In June 2025, the world’s highest-altitude and largest-scale pressurized building complex at the Xijiang Huoshaoyun Lead-Zinc Mine was completed and delivered. The high-altitude pressurized buildings are customized high-quality houses for plateau areas, which are globally pioneered by China Construction Third Engineering Bureau Group Co., Ltd., a subsidiary of China State Construction Engineering Corporation.

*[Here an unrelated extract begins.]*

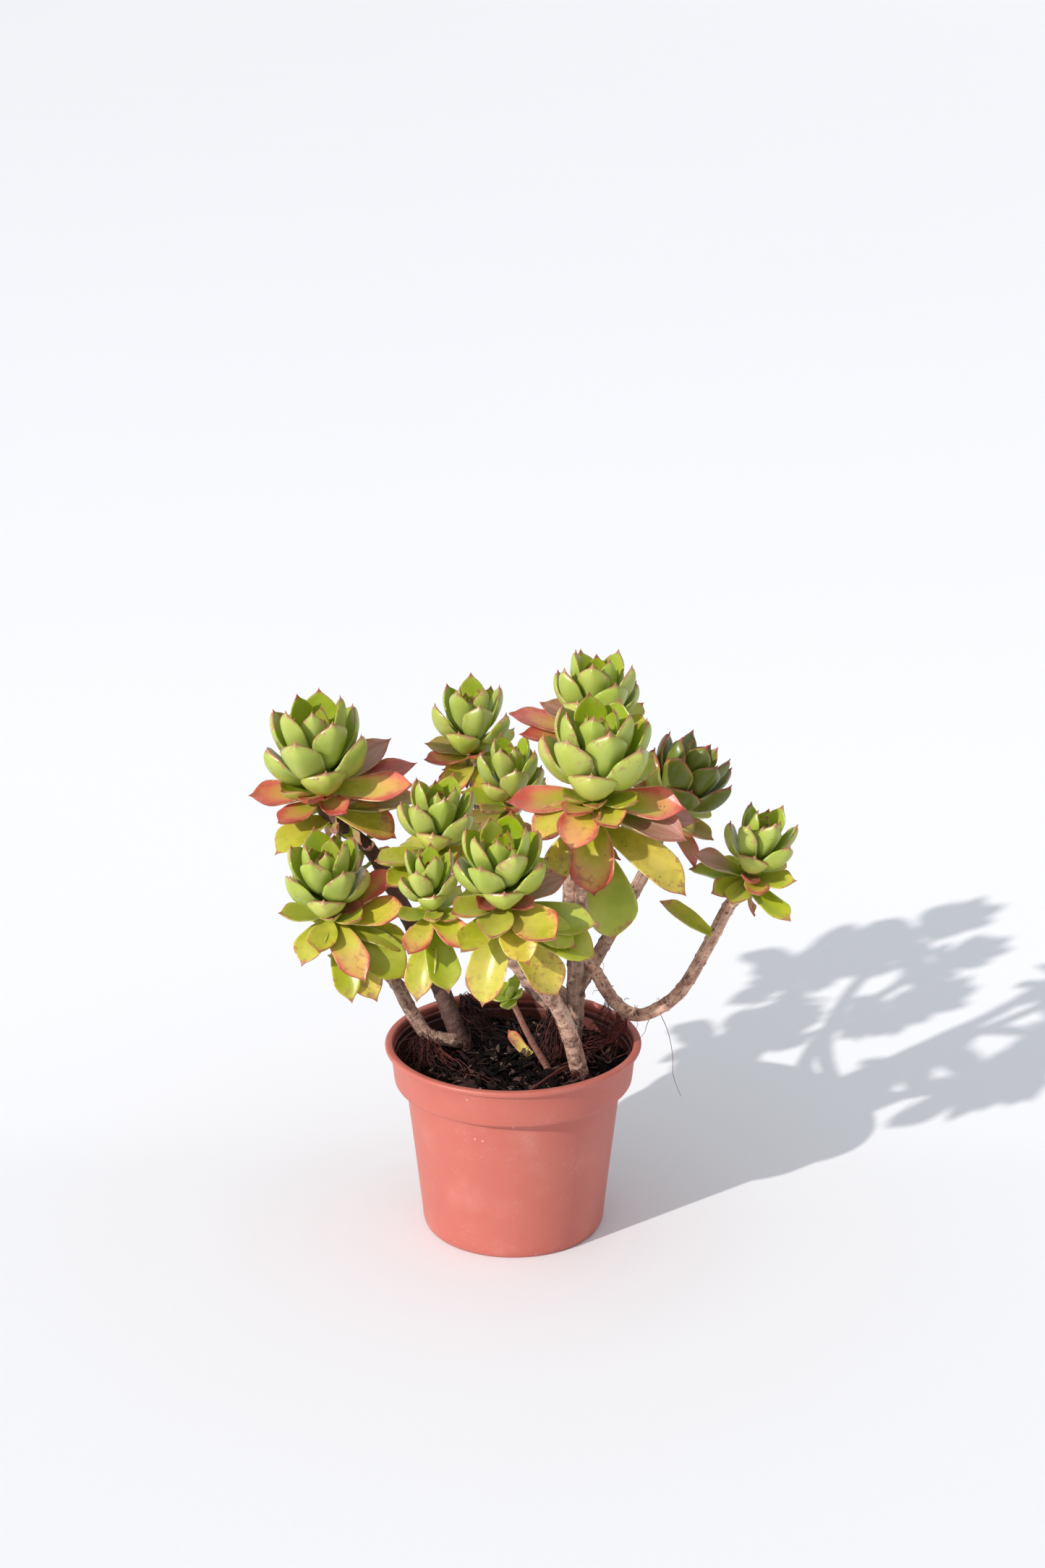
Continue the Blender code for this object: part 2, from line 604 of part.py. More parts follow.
def make_leaf(form, seat, axis, azimuth, angle):
    """A leaf that leaves a stalk at an azimuth, its chord at an angle from the axis.

    The seat is a point on the axis and the distance from it at which the leaf is rooted.
    """
    across = (Vector((1, 0, 0)) - axis * axis.x).normalized()
    away = axis.cross(across)
    turn = math.radians(azimuth)
    outward = across * math.cos(turn) + away * math.sin(turn)
    start = math.radians(angle + form.bend / 2.0)
    forward = axis * math.cos(start) + outward * math.sin(start)
    up = axis * math.sin(start) - outward * math.cos(start)
    up = (up + (LIGHT - forward * LIGHT.dot(forward)) * form.facing).normalized()
    middle, sink = seat
    return Leaf(middle + outward * sink, forward, up, form.length, form.width, form.thick, form.bend,
                form.neck)


class Crowd:
    """Solids placed so far, so that a new leaf can be kept clear of other nodes."""

    def __init__(self):
        self.shapes = []

    def add(self, node, vertices, faces):
        """Remember one placed shape."""
        tree = BVHTree.FromPolygons(vertices, faces)
        middle = sum(vertices, Vector()) / len(vertices)
        reach = max((vertex - middle).length for vertex in vertices)
        self.shapes.append((node, tree, middle, reach))

    def is_clear(self, node, vertices, faces):
        """True if a shape crosses no other node."""
        tree = BVHTree.FromPolygons(vertices, faces)
        middle = sum(vertices, Vector()) / len(vertices)
        reach = max((vertex - middle).length for vertex in vertices)
        for other, other_tree, other_middle, other_reach in self.shapes:
            near = (middle - other_middle).length < reach + other_reach
            if other != node and near and tree.overlap(other_tree):
                return False
        return True


def nudges():
    """Small changes of azimuth and angle, the smallest first."""
    changes = [(0.0, 0.0)]
    for ring in range(1, NUDGE_RINGS + 1):
        for index in range(NUDGE_DIRECTIONS):
            turn = math.tau * index / NUDGE_DIRECTIONS
            changes.append((ring * NUDGE_STEP * math.cos(turn), ring * NUDGE_STEP * math.sin(turn)))
    return changes


def settle(crowd, node, form, seat, axis, azimuth, angle):
    """Bend a leaf clear of its neighbours, shorten it if need be, or leave it out."""
    for share in SHORTENINGS:
        smaller = form._replace(length=form.length * share, width=form.width * share)
        for turn, tilt in nudges():
            leaf = make_leaf(smaller, seat, axis, azimuth + turn, angle + tilt)
            if crowd.is_clear(node, *leaf_shape(leaf, GAP)):
                crowd.add(node, *leaf_shape(leaf))
                return leaf
    return None


def core_radius(rosette, rise):
    """Radius of a head's core at a height above its base."""
    foot, top = rosette.radius * CORE_FOOT_SHARE, rosette.radius * CORE_TOP_SHARE
    return foot + (top - foot) * min(1.0, rise / (rosette.height * CORE_HEIGHT_SHARE))


def head_leaves(crowd, name):
    """Green leaves of a head on a golden-angle spiral, the outermost first."""
    rosette = ROSETTES[name]
    axis = head_axis(rosette)
    outer, inner = rosette.radius * REACH_SHARE, rosette.height * INNER_SHARE
    leaves = []
    for index in range(rosette.count):
        share = min(1.0, index / (rosette.count - 1 - BUD_LEAVES))
        bud = max(0, index - (rosette.count - 1 - BUD_LEAVES)) / BUD_LEAVES
        lowest = max(0.0, 1.0 - index / 3.0)
        azimuth = rosette.turn + rosette.hand * GOLDEN_ANGLE * index
        angle = INNER_LEAF_ANGLE + (OUTER_LEAF_ANGLE - INNER_LEAF_ANGLE) * (1.0 - share)
        angle += (BUD_LEAF_ANGLE - INNER_LEAF_ANGLE) * bud
        length = (outer + (inner - outer) * share) * (1.0 - LOWEST_SHORTER * lowest)
        length *= 1.0 - (1.0 - BUD_LENGTH_SHARE) * bud
        width = rosette.width * (OUTER_WIDTH_SHARE - WIDTH_TAPER * share ** 1.6)
        width *= 1.0 - (1.0 - BUD_WIDTH_SHARE) * bud
        form = Form(length, width, width * HEAD_THICKNESS, HEAD_BEND * (1.0 - 0.6 * share), HEAD_NECK, 0.0)
        rise = LOWEST_RISE + (rosette.height * RISE_SHARE - LOWEST_RISE) * share ** 1.35
        seat = (Vector(rosette.base) + axis * rise, core_radius(rosette, rise) * ROOT_SHARE)
        leaf = settle(crowd, "head_" + name, form, seat, axis, azimuth, angle + LOWEST_SPREAD * lowest)
        if leaf:
            leaves.append(leaf)
    return leaves


def old_leaf_rows(name):
    """Old leaves of a rosette: those listed, then some by rule on the side turned away."""
    rosette = ROSETTES[name]
    rows = list(OLD_LEAVES[name])
    for index, azimuth in enumerate(HIDDEN_SIDE_AZIMUTHS):
        share = index / (len(HIDDEN_SIDE_AZIMUTHS) - 1)
        angle = HIDDEN_SIDE_ANGLES[0] + (HIDDEN_SIDE_ANGLES[1] - HIDDEN_SIDE_ANGLES[0]) * share
        drop = 2.5 + (rosette.skirt - 6.0) * share
        rows.append((drop, azimuth, angle, rosette.radius * (HIDDEN_SIDE_REACH - 0.1 * share),
                     rosette.width * 0.95))
    return rows


def skirt_leaves(crowd, name, curve):
    """Old leaves below a head, spreading at the top and drooping lower down."""
    rosette = ROSETTES[name]
    axis = head_axis(rosette)
    leaves = []
    for drop, azimuth, angle, length, width in old_leaf_rows(name):
        seat = (walk(curve, 0.0, drop, drop)[-1], rosette.radius * STALK_SHARE * ROOT_SHARE)
        bend = SKIRT_BEND if angle < 100 else DROOP_BEND
        form = Form(length, width, width * SKIRT_THICKNESS, bend, SKIRT_NECK, SKIRT_FACING)
        leaf = settle(crowd, "skirt_" + name, form, seat, axis, azimuth, angle)
        if leaf:
            leaves.append(leaf)
    return leaves


def leaf_objects(name, leaves, collection):
    """One object for each leaf of a node."""
    items = []
    for index, leaf in enumerate(leaves):
        label = "%s_%d" % (name, index)
        items.append(add_object(label, mesh_from(label, *leaf_shape(leaf)), collection))
    return items


# Stems, heads and skirts

def stem_run(branch, curve):
    """Points and radii of the bare part of a stem, below its old leaves."""
    start = ROSETTES[branch.rosette].skirt + GAP
    points = walk(curve, start, start + JOINT_LENGTH, JOINT_LENGTH)[:1]
    points += walk(curve, start + JOINT_LENGTH, None, STEM_STEP)
    last = len(points) - 1
    radii = [branch.top_radius + (branch.foot_radius - branch.top_radius) * index / last
             for index in range(last + 1)]
    return points, radii


def sleeve_run(name, curve):
    """Points and radii of the leafy stretch of a stem, its ends square to the stem."""
    rosette = ROSETTES[name]
    points = walk(curve, GAP / 2.0, GAP / 2.0 + JOINT_LENGTH, JOINT_LENGTH)[:1]
    points += walk(curve, GAP / 2.0 + JOINT_LENGTH, rosette.skirt - JOINT_LENGTH, SLEEVE_STEP)
    points += walk(curve, rosette.skirt - JOINT_LENGTH, rosette.skirt, JOINT_LENGTH)[1:]
    return points, [rosette.radius * STALK_SHARE] * len(points)


def core_run(name):
    """Ends and radii of the short tapered core that a head's leaves stand on."""
    rosette = ROSETTES[name]
    depth = rosette.height * CORE_HEIGHT_SHARE
    foot = Vector(rosette.base) + head_axis(rosette) * GAP
    ends = [foot, foot + head_axis(rosette) * depth]
    return ends, [core_radius(rosette, 0.0), core_radius(rosette, depth)]


def remember_stalks(crowd, curves):
    """Add every core and leafy stretch to the crowd, so that leaves keep clear of them."""
    for name, curve in curves.items():
        remember_tube(crowd, "skirt_" + name, *sleeve_run(name, curve))
        remember_tube(crowd, "head_" + name, *core_run(name))


def remember_tube(crowd, node, points, radii):
    """Add a tube's outline to the crowd, fat enough to hold it however its sides are turned."""
    vertices, faces = [], []
    fat = 1.0 / math.cos(math.pi / STEM_SIDES)
    for index, (point, radius) in enumerate(zip(points, radii)):
        ahead = points[min(index + 1, len(points) - 1)] - points[max(index - 1, 0)]
        frame = ahead.to_track_quat("Z", "Y").to_matrix()
        for side in range(STEM_SIDES):
            turn = math.tau * side / STEM_SIDES
            spoke = Vector((math.cos(turn), math.sin(turn), 0.0))
            vertices.append(point + frame @ spoke * radius * fat)
    for index in range(len(points) - 1):
        low = index * STEM_SIDES
        for i in range(STEM_SIDES):
            j = (i + 1) % STEM_SIDES
            faces.append((low + i, low + j, low + STEM_SIDES + j, low + STEM_SIDES + i))
    faces.append(tuple(range(STEM_SIDES)))
    faces.append(tuple(range(len(vertices) - STEM_SIDES, len(vertices))))
    crowd.add(node, vertices, faces)


def build_stems(crowd, curves, collection, material):
    """Woody stems, the branches of each trunk fused in one solid."""
    for node, branches in TRUNKS.items():
        tubes = []
        for branch in branches:
            points, radii = stem_run(branch, curves[branch.rosette])
            tubes.append(tube("bar_" + branch.rosette, points, radii, STEM_SIDES, collection))
            remember_tube(crowd, node, points, radii)
        trunk = tubes.pop(0)
        trunk.name = node
        if tubes:
            fuse(trunk, tubes, collection)
        finish(trunk, material)


def head_core(name, collection):
    """A head's core as a solid."""
    (foot, top), (foot_radius, top_radius) = core_run(name)
    shape = bmesh.new()
    bmesh.ops.create_cone(shape, cap_ends=True, segments=8, radius1=foot_radius * MM,
                          radius2=top_radius * MM, depth=(top - foot).length * MM)
    turn = (top - foot).to_track_quat("Z", "Y").to_matrix().to_4x4()
    shape.transform(Matrix.Translation((foot + top) * 0.5 * MM) @ turn)
    mesh = bpy.data.meshes.new("head_" + name)
    shape.to_mesh(mesh)
    shape.free()
    return add_object("head_" + name, mesh, collection)


def finish(item, material):
    """Give a finished solid its material and shading."""
    item.data.materials.clear()
    item.data.materials.append(material)
    item.data.shade_smooth()
    item.data.set_sharp_from_angle(angle=math.radians(40))


def build_heads(crowd, collection, material):
    """Green heads, each one solid of core and leaves."""
    for name in ROSETTES:
        leaves = head_leaves(crowd, name)
        core = head_core(name, collection)
        fuse(core, leaf_objects("head_" + name, leaves, collection), collection)
        finish(core, material)


def build_skirts(crowd, curves, collection, material):
    """Old leaves of each rosette, each set one solid on the leafy end of its stem."""
    for name in ROSETTES:
        leaves = skirt_leaves(crowd, name, curves[name])
        points, radii = sleeve_run(name, curves[name])
        sleeve = tube("skirt_" + name, points, radii, STEM_SIDES, collection)
        fuse(sleeve, leaf_objects("skirt_" + name, leaves, collection), collection)
        finish(sleeve, material)


# Small separate pieces

def build_offshoot(crowd, collection, materials):
    """A thin young shoot with six small leaves."""
    points = [Vector(point) for point in reversed(OFFSHOOT_POINTS)] + [Vector(OFFSHOOT_FOOT)]
    curve = catmull_rom(points, CURVE_SAMPLES)
    top, axis = curve[0], (curve[0] - curve[8]).normalized()
    run = walk(curve, GAP, None, OFFSHOOT_STEP)
    stem = tube("offshoot_stem", run, [OFFSHOOT_RADIUS] * len(run), STEM_SIDES, collection)
    finish(stem, materials["bark"])
    shape = cylinder("offshoot_leaves", top, top + axis * OFFSHOOT_BUD_LENGTH, OFFSHOOT_BUD_RADIUS,
                     STEM_SIDES, collection)
    leaves = []
    for azimuth, angle, length, width in OFFSHOOT_LEAVES:
        form = Form(length, width, width * HEAD_THICKNESS, SKIRT_BEND, HEAD_NECK, 0.0)
        seat = (top + axis * OFFSHOOT_BUD_RADIUS, 0.5)
        leaf = settle(crowd, "offshoot_leaves", form, seat, axis, azimuth, angle)
        if leaf:
            leaves.append(leaf)
    fuse(shape, leaf_objects("offshoot_leaf", leaves, collection), collection)
    finish(shape, materials["young_leaf"])


def single_leaf(name, row, collection, material):
    """One separate leaf between two points, its upper face turned up and a little to the front."""
    root, tip, width, thickness = row
    root, tip = Vector(root), Vector(tip)
    forward = (tip - root).normalized()
    up = (SINGLE_LEAF_FACING - forward * SINGLE_LEAF_FACING.dot(forward)).normalized()
    leaf = Leaf(root, forward, up, (tip - root).length, width, thickness, 0.0, SKIRT_NECK)
    item = add_object(name, mesh_from(name, *leaf_shape(leaf)), collection)
    finish(item, material)


def main():
    clear_scene()
    collection = make_collection("potted_sedeveria")
    cutters = make_collection("cutters", hidden=True)
    materials = {name: make_material(name) for name in FINISHES}
    crowd = Crowd()
    curves = all_curves()
    build_pot(collection, cutters, materials["pot_plastic"])
    build_soil(collection, cutters, materials["soil"])
    build_stems(crowd, curves, collection, materials["bark"])
    remember_stalks(crowd, curves)
    build_heads(crowd, collection, materials["young_leaf"])
    build_skirts(crowd, curves, collection, materials["old_leaf"])
    build_offshoot(crowd, collection, materials)
    single_leaf("lone_leaf", LONE_LEAF, collection, materials["young_leaf"])
    single_leaf("shed_leaf", SHED_LEAF, collection, materials["old_leaf"])


main()
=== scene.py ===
"""Looks of the potted sedeveria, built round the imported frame.

Lengths are millimetres in the object's own frame, and MM turns them into metres where a
mesh is made. The origin is the middle of the pot's underside, +Z is up, -Y is the front.
"""
import math
from collections import namedtuple
from functools import partialmethod

import bmesh
import bpy
import numpy as np
from mathutils import Matrix, Vector, noise
from mathutils.bvhtree import BVHTree


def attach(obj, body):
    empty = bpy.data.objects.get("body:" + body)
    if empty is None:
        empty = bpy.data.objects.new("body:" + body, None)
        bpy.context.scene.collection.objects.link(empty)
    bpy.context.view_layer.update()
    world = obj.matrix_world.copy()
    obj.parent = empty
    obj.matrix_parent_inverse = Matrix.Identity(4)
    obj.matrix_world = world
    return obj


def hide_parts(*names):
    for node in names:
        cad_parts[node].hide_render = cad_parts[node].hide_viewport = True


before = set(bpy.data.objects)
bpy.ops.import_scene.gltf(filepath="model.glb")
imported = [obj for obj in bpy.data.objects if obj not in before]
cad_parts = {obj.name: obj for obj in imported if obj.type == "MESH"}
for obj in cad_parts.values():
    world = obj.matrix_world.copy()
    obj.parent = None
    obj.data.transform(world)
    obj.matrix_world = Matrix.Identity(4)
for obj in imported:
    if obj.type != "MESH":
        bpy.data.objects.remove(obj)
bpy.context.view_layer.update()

MM = 0.001
GAP = 0.3
RANDOM = np.random.default_rng(73)

# Pot
POT_HEIGHT = 81.0
LIP_RADIUS = 52.5
LIP_HEIGHT = 2.4
BAND_TOP_RADIUS = 50.2
BAND_BOTTOM_RADIUS = 49.0
BAND_BOTTOM_Z = 64.0
BODY_TOP_RADIUS = 44.1
BODY_FOOT_RADIUS = 37.9
FOOT_RADIUS = 36.3
WALL = 0.9
FLOOR = 1.2
RECESS_INNER = 10.0
RECESS_OUTER = 28.0
RECESS_DEPTH = 1.5
DRAIN_COUNT = 6
DRAIN_RADIUS = 3.0
DRAIN_CIRCLE = 19.0

# Soil
SOIL_TOP = 69.5
SOIL_RELIEF = 2.4
SOIL_LUMP = 11.0
SOIL_MOUND = 1.6
SOIL_EDGE = 47.9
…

Through a series of environmental regulation technologies such as pressurization, the buildings adjust indoor environments, including air pressure, oxygen concentration, temperature, and humidity to levels equivalent to those in plains. As a result, they are able to transform plateau environment conditions into those in plains and solve health issues like high-altitude sickness and long-term physiological damage caused by low pressure and oxygen deficiency. Currently, the technology has been applied to scenarios including national defense, scientific research, engineering projects, and tourism accommodation, with several dozen plateau projects implemented.
As an upgraded version of this technology, the Polar Scientific Research Pressurized Buildings have reached Antarctica with China’s 40th and 41st Antarctic scientific expedition teams. The complex will provide work and living guarantees for researchers at the Kunlun Station, where the average annual temperature is -52.5 degrees Celsius and the altitude is 4,087 meters.